As far as concern VAT, a standard percentage is levied on the harmonised VAT base of each EU country. The VAT base to be taxed is capped at 50% of GNI for each country. This rule is intended to prevent less prosperous countries having to pay a disproportionate amount (in such countries consumption – and so VAT – tend to account for a higher percentage of national income) (see below Correction and Future own resources system).

One more, a standard percentage is levied on the GNI of each EU country with the aim to balance revenue and expenditure, i.e. to fund the part of the budget not covered by other sources of income.

The DB 2017 shows also other sources of revenue, e.g.: taxes on EU staff salaries; contributions from non-EU countries to certain programmes; fines on companies for breaching competition laws, etc.

Correction mechanisms (correction)

Correction mechanisms are designed to correct excessive contribution by certain States. There are different mechanisms.

  • the UK rebate:  that reduces the United Kingdom’s contribution to the EU budget since 1985. It consists in a complex calculation which equates to approximately 66% of the UK’s net contribution – the amount paid by the UK into the EU budget less EU expenditure in the UK. The cost of the UK rebate is divided among EU Member States in proportion to the share they contribute to the EU’s GNI.

Germany, the Netherlands, Austria and Sweden, who considered their relative contributions to the budget to be too high, pay only 25 % of their normal financing share of the UK correction.

  • lump-sum payments: the Netherlands and Sweden benefit from gross reductions in their annual GNI contribution of EUR 605 million and EUR 150 million respectively.
  • reduced VAT call rates for Austria (0.225 %), Germany (0.15 %), the Netherlands and Sweden (0.1%).
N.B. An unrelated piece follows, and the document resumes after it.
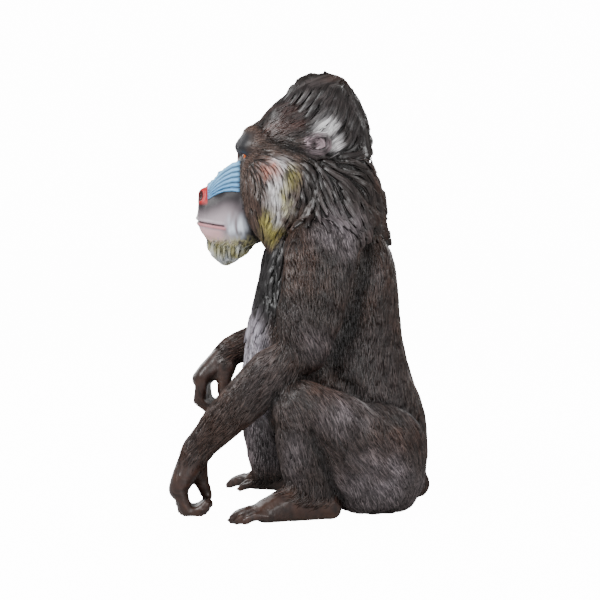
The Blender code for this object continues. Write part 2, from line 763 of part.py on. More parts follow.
def make_lid(name, side, rise):
    """One eyelid, an arched roll across the front of the eyeball."""
    eye = Vector((side * EYE_PLACE.x, EYE_PLACE.y, EYE_PLACE.z))
    points = []
    for index in range(5):
        sweep = math.radians(-62 + 31 * index)
        arch = math.cos(sweep * 1.35)
        out = EYE_RADIUS + LID_RADIUS * 0.35
        points.append(eye + Vector((side * out * math.sin(sweep + 0.25),
                                    -out * math.cos(sweep + 0.25) * 0.96, rise * arch)))
    radii = [LID_RADIUS * share for share in (0.75, 1.0, 1.0, 1.0, 0.75)]
    return tube(name, points, radii, 4, across=Vector((0, 0, 1)))


def make_eye(name, side):
    """One eyeball."""
    eye = Vector((side * EYE_PLACE.x, EYE_PLACE.y, EYE_PLACE.z))
    return ellipsoid(name, eye, [EYE_RADIUS] * 3)


def make_ear(name, side):
    """One small ear, close to the head, with its cup."""
    place = Vector((side * EAR_PLACE.x, EAR_PLACE.y, EAR_PLACE.z))
    turn = Matrix.Rotation(math.radians(-14 * side), 4, "Z")
    ear = ellipsoid(name, place, EAR_SIZE, turn)
    cup = ellipsoid("cup", place + Vector((side * 0.0120, -0.0035, -0.0010)),
                    (0.0115, 0.0125, 0.0120), turn, 8, 6)
    return combine(ear, [cup], "DIFFERENCE", bends=FLAT_BENDS)


def cored(outline):
    """Shrink a coat's outline to the core that its locks grow from."""
    core = inflated(outline, -COAT_DEPTH)
    name = outline.name
    bpy.data.objects.remove(outline)
    core.name = name
    return core


def make_ruff(name, side):
    """The full cheek on one side of the face."""
    rings = []
    for height, front, back, inner, outer in RUFF:
        centre = Vector((side * (inner + outer) / 2, (front + back) / 2, height))
        rings.append(ring(centre, Vector((1, 0, 0)), Vector((0, 1, 0)),
                          (outer - inner) / 2, (back - front) / 2, HAIR_SIDES, 2.2))
    return skin(name, rings)


def bent_path(start, direction, hinge, lengths, angles):
    """The joints of a digit that bends at each joint about its hinge line."""
    points = [start]
    heading = direction.copy()
    for length, angle in zip(lengths, angles):
        heading = Matrix.Rotation(math.radians(angle), 3, hinge) @ heading
        points.append(points[-1] + heading * length)
    return points


def make_hand(name, wrist, distal, palm_side, thumb_side, flex, thumb):
    """A hand: palm, four fingers that curl towards the palm, and a thumb."""
    distal, palm_side, thumb_side = (v.normalized() for v in (distal, palm_side, thumb_side))
    hinge = distal.cross(palm_side)
    knuckles = wrist + distal * PALM_LENGTH
    stations = []
    for share, wide, deep in ((-0.10, 0.66, 1.25), (0.30, 0.80, 1.12), (0.72, 1.0, 1.0),
                              (1.0, 0.98, 0.80)):
        centre = wrist + distal * (PALM_LENGTH * share)
        stations.append((*centre, PALM_HALF_WIDTH * wide, PALM_HALF_DEPTH * deep))
    hand = limb(name, stations, PALM_SIDES, 1, thumb_side, 2.5)
    digits = []
    for index, scale in enumerate(FINGER_SCALES):
        aside = PALM_HALF_WIDTH * (0.75 - 0.5 * index)
        start = knuckles + thumb_side * aside - distal * 0.010 - palm_side * 0.002
        lengths = (FINGER_LENGTHS[0], FINGER_LENGTHS[1] * scale, FINGER_LENGTHS[2] * scale)
        bends = (flex[0] + FINGER_FAN * (index - 1.5), flex[1], flex[2])
        path = bent_path(start, distal, hinge, lengths, bends)
        radii = [FINGER_RADIUS * scale * size for size in (1.05, 1.0, 0.92, 0.70)]
        digits.append(tube("finger", path, radii, across=thumb_side, flatten=FINGER_DEPTH))
    start, direction, bends = thumb
    base = wrist + thumb_side * start.x + palm_side * start.y + distal * start.z
    path = bent_path(base, direction.normalized(), hinge, THUMB_LENGTHS, bends)
    digits.append(tube("thumb", path, [FINGER_RADIUS * size for size in (1.25, 1.05, 0.92, 0.65)],
                       across=thumb_side, flatten=FINGER_DEPTH))
    return combine(hand, digits, "UNION", bends=FLAT_BENDS)


def make_foot(name, heel, toward, inner):
    """A flat foot: heel, instep, ball and five toes, the first one set apart."""
    toward, inner = toward.normalized(), inner.normalized()
    up = Vector((0, 0, 1))
    stations = []
    for share, width, thick in ((0.07, 0.58, 0.023), (0.22, 0.66, 0.034), (0.40, 0.74, 0.034),
                                (0.58, 0.90, 0.0265), (0.70, 1.0, 0.0200)):
        centre = heel + toward * (FOOT_LENGTH * share) + up * (thick - 0.001)
        stations.append((*centre, FOOT_HALF_WIDTH * width, thick))
    foot = limb(name, stations, PALM_SIDES, 1, inner, 2.3)
    toes = []
    for index, scale in enumerate(TOE_SCALES):
        aside = FOOT_HALF_WIDTH * (0.80 - 0.40 * index)
        apart = 0.40 if index == 0 else 0.04
        back = 0.54 if index == 0 else 0.715 - 0.016 * abs(index - 2)
        start = heel + toward * (FOOT_LENGTH * back) + inner * aside + up * 0.0165
        heading = (toward + inner * apart + up * 0.10).normalized()
        hinge = heading.cross(-up).normalized()
        path = bent_path(start, heading, hinge, [length * scale for length in TOE_LENGTHS],
                         (2, 22, 18))
        radii = [TOE_RADIUS * scale * size for size in (1.1, 1.0, 0.95, 0.72)]
        toes.append(tube("toe", path, radii, across=inner))
    return combine(foot, toes, "UNION", bends=FLAT_BENDS)


def recentre(pieces):
    """Bring the middle of the whole statue over the origin."""
    corners = [vert.co for piece in pieces for vert in piece.data.vertices]
    middle = Vector((
        (min(c.x for c in corners) + max(c.x for c in corners)) / 2,
        (min(c.y for c in corners) + max(c.y for c in corners)) / 2,
        0))
    for piece in pieces:
        piece.data.transform(Matrix.Translation(-middle))


def settle(piece, parent):
    """Give a piece its own origin at its middle and hang it on the parent."""
    corners = [vert.co for vert in piece.data.vertices]
    middle = sum(corners, Vector()) / len(corners)
    piece.data.transform(Matrix.Translation(-middle))
    piece.location = middle
    piece.parent = parent


def main():
    for obj in list(bpy.data.objects):
        bpy.data.objects.remove(obj)

    trunk, coat, pieces = make_torso()
    finishes = {"rump": "fur", "belly": "belly", "chest": "hair", "neck": "hair"}

    def add(piece, finish):
        pieces[piece.name] = piece
        finishes[piece.name] = finish
        return piece

    head, plain_head = make_head()
    add(cut_clear(head, [trunk]), "face")
    for name, side in (("left", 1), ("right", -1)):
        add(make_eye("eye_" + name, side), "eye")
        add(cut_clear(make_ear("ear_" + name, side), plain_head), "ear")

    arms = {"left": (UPPER_ARM_LEFT, FOREARM_LEFT), "right": (UPPER_ARM_RIGHT, FOREARM_RIGHT)}
    legs = {"left": (THIGH_LEFT, LOWER_LEG_LEFT), "right": (THIGH_RIGHT, LOWER_LEG_RIGHT)}
    for name in ("left", "right"):
        upper, fore = arms[name]
        thigh_rows, shin_rows = legs[name]
        thigh = add(cut_floor(cut_clear(limb("thigh_" + name, thigh_rows), [trunk])), "fur")
        leg = add(cut_clear(limb("lower_leg_" + name, shin_rows, dome=(1.0, 0.6)),
                            [trunk, thigh]), "fur")
        arm = add(cut_clear(limb("upper_arm_" + name, upper, dome=(0.55, 1.0)),
                            [trunk, thigh]), "fur")
        add(cut_clear(limb("forearm_" + name, fore, dome=(1.0, 0.2)), [trunk, thigh, arm, leg]),
            "fur")

    left_hand = make_hand(
        "hand_left", Vector((0.107, -0.188, 0.114)), Vector((-0.06, -0.44, -0.89)),
        Vector((0, 0.89, -0.44)), Vector((-1, 0, 0.05)), (38, 80, 42),
        (Vector((0.022, 0.012, 0.012)), Vector((-0.12, 0.10, -1.0)), (0, 10, 14)))
    add(cut_floor(cut_clear(left_hand, [pieces["forearm_left"]])), "hand")
    right_hand = make_hand(
        "hand_right", Vector((-0.112, -0.138, 0.272)), Vector((0.04, -0.74, -0.67)),
        Vector((0, 0.67, -0.74)), Vector((1, 0, 0.05)), (46, 62, 52),
        (Vector((0.020, 0.012, 0.010)), Vector((0.15, -0.20, -1.0)), (0, 8, 14)))
    add(cut_clear(right_hand, [pieces["forearm_right"]]), "hand")

    left_foot = make_foot("foot_left", Vector((0.126, 0.068, 0)), Vector((0.22, -1, 0)),
                          Vector((-1, -0.22, 0)))
    add(cut_floor(cut_clear(left_foot, [pieces["lower_leg_left"], pieces["thigh_left"]])), "hand")
    right_foot = make_foot("foot_right", Vector((-0.114, 0.036, 0)), Vector((-0.50, -1, 0)),
                           Vector((1, -0.50, 0)))
    add(cut_floor(cut_clear(right_foot, [pieces["lower_leg_right"], pieces["thigh_right"]])),
        "hand")

    add(cut_floor(cut_clear(limb("tail", TAIL), [trunk])), "hand")

    ruff_shapes = []
    for name, side in (("left", 1), ("right", -1)):
        ruff = cored(make_ruff("ruff_" + name, side))
        locks = make_locks(
            ruff, RUFF_LOCKS, ruff_lie,
            lambda place, facing, side=side: facing.x * side > RUFF_FACING
            and RUFF_ROOTS[0] < place.z < RUFF_ROOTS[1], random.Random(SEEDS[ruff.name]))
        ruff_shapes += [duplicate(shape, "ruff_shape") for shape in [ruff] + locks]
        fuse_locks(ruff, locks)
        add(cut_clear(ruff, plain_head + [coat, pieces["ear_" + name],
                                          pieces["upper_arm_" + name]]), "ruff")
    beard = cored(upright_loft("beard", BEARD, BEARD_SIDES))
    fuse_locks(beard, make_locks(
        beard, BEARD_LOCKS, beard_lie,
        lambda place, facing: facing.z < BEARD_FACING
        and BEARD_ROOTS[0] < place.z < BEARD_ROOTS[1], random.Random(SEEDS["beard"])))
    add(cut_clear(beard, plain_head + [coat], ruff_shapes), "beard")

    hair = cored(level_loft("hair", HAIR, HAIR_SIDES))
    draw = random.Random(SEEDS["hair"])
    locks = make_locks(
        hair, CREST_LOCKS, hair_lie,
        lambda place, facing: place.z > MANE_TOP and facing.z > CREST_FACING,
        draw, CREST_MIDDLE)
    locks += make_locks(
        hair, MANE_LOCKS, hair_lie,
        lambda place, facing: MANE_ROOTS[0] < place.z < MANE_ROOTS[1]
        and place.y > MANE_ROOTS_FRONT and facing.y > MANE_FACING, draw, MANE_MIDDLE)
    fuse_locks(hair, locks)
    around = [pieces[part + "_" + name] for name in ("left", "right")
              for part in ("ear", "upper_arm")]
    cut_clear(hair, plain_head + [trunk] + around, ruff_shapes)
    add(slice_level(hair, "mane", 0.3, MANE_TOP - GAP / 2), "hair")
    add(slice_level(hair, "crest", MANE_TOP + GAP / 2, 1.0), "hair")
    for guide in [hair, trunk, coat] + plain_head + ruff_shapes:
        bpy.data.objects.remove(guide)

    recentre(list(pieces.values()))
    statue = bpy.data.objects.new("mandrill", None)
    bpy.context.scene.collection.objects.link(statue)
    for name, piece in pieces.items():
        paint(piece, finishes[name])
        settle(piece, statue)


main()
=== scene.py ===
"""Looks of a painted cast statue of a sitting mandrill.

One carved skin replaces the solids of the flesh. Strokes of carved fur, bold locks
and eyes lie over it, and a plain studio stands around it.
"""
import functools
import math

import bmesh
import bpy
import numpy as np
from bpy.props import FloatProperty, FloatVectorProperty, IntProperty, PointerProperty
from mathutils import Matrix, Vector, noise
from mathutils.bvhtree import BVHTree


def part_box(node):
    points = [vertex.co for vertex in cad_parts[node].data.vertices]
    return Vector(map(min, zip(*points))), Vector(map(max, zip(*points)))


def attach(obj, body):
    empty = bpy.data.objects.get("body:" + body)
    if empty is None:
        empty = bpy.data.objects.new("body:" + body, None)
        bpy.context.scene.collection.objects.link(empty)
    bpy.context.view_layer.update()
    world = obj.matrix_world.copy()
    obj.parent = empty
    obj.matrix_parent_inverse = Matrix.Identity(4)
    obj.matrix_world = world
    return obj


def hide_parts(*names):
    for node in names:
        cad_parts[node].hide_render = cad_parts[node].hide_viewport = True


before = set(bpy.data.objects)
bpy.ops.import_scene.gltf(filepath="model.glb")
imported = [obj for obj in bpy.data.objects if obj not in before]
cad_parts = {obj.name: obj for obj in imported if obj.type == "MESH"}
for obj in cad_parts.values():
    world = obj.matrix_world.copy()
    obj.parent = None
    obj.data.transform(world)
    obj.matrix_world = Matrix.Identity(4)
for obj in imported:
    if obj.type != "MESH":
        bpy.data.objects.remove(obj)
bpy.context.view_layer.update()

bl_info = {
    "name": "Painted Mandrill Statue",
    "version": (1, 0, 0),
    "blender": (4, 5, 0),
    "location": "3D View > Sidebar > Statue",
    "description": "Builds the carved and painted surface of a sitting mandrill statue",
    "category": "Object",
}

# Places below are in the statue's own working frame, which the left eye ties to the solids
EYE_PLACE = np.array((0.0265, -0.0940, 0.6475))
EYE_RADIUS = 0.0105
GAZE = (0.42, -0.90, -0.05)     # of the left eye
EYE_CORNERS = np.array([tuple(corner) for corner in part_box("eye_left")])
SHIFT = EYE_CORNERS.mean(axis=0) - EYE_PLACE
SHIFT[2] = 0.0

FUR_NODES = ("neck", "chest", "belly", "rump", "tail", "upper_arm_left", "upper_arm_right",
             "forearm_left", "forearm_right", "thigh_left", "thigh_right", "lower_leg_left",
             "lower_leg_right")
BARE_NODES = ("head", "ear_left", "ear_right", "hand_left", "hand_right", "foot_left",
              "foot_right")
HAIR_NODES = ("crest", "mane", "ruff_left", "ruff_right", "beard")
EYE_NODES = ("eye_left", "eye_right")
BODY_NODES = FUR_NODES + BARE_NODES + HAIR_NODES + EYE_NODES
TRUNK = ("neck", "chest", "belly", "rump")
NUMBER = {name: number for number, name in enumerate(BODY_NODES)}

# How far the skin lies inside each solid, and how strongly it is smoothed there
INSETS = {"head": 0.0002, "crest": 0.0062, "mane": 0.0062, "ruff": 0.0042, "beard": 0.0030,
          "ear": 0.0, "hand": 0.0, "foot": 0.0, "chest": 0.0016, "tail": 0.0002, "eye": 0.0}
FUR_INSET = 0.0009
FINE_HAIR_INSET = 0.0014
SMOOTHING = {"hand": 0.10, "foot": 0.12, "ear": 0.10, "head": 0.30, "eye": 0.2, "tail": 0.3,
             "beard": 0.7, "ruff": 1.0}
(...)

The other sources of revenue include taxes and other deductions from EU staff salaries, bank interests, contributions from non-EU countries to certain programmes, interests on late payments and fines.

Future own resources system

On 26 May 2014, the Council adopted a legislative package, including a new own resources decision, introducing some changes to the own resources system for the period 2014-2020. Qui link

The following principles will apply to the Multiannual Financial Framework 2014 – 2020 (MFF):

  • collection costs for traditional own resources will be lowered to 20 %;
  • the UK rebate will continue to apply;
  • Denmark, the Netherlands and Sweden will benefit from gross reductions in their annual GNI contribution of EUR 130 million, EUR 695 million and EUR 185 million respectively. Austria will benefit from gross reduction in its annual GNI contribution of EUR 30 million in 2014, EUR 20 million in 2015 and EUR 10 million in 2016;
  • reduced VAT call rates for Germany, the Netherlands and Sweden will be fixed at 0.15 %.

The  2017 expenses

We also said that the DB 2017 reflects and support the political priorities set by the EU President: in particular, the effort to the increase jobs, growth and investment, and to give a response to the challenges of migration management and the fight against terrorism and organised crime. The money specifically for supporting economic growth will total €74.6 billion in commitments in 2017, compared to €69.8 billion in 2016 and  the Draft EU, while the resources forecast for security: €111.7 million. The other priorities supported by the DB 2017 concerned the Energy Union strategy addresses security of energy supply, the internal energy market, energy efficiency measures, research and innovation, and climate action.

The background

The EU DB amounts to roughly 1% of EU Gross domestic product (GDP).

Thanks to its multiplication effect and its focus on results, it has a big impact. For instance, the Commission estimates that from 2007 to 2013, the average increase in GDP as a result of cohesion policy is estimated at 2.1% a year in Latvia, 1.8% a year in Lithuania and 1.7% a year in Poland.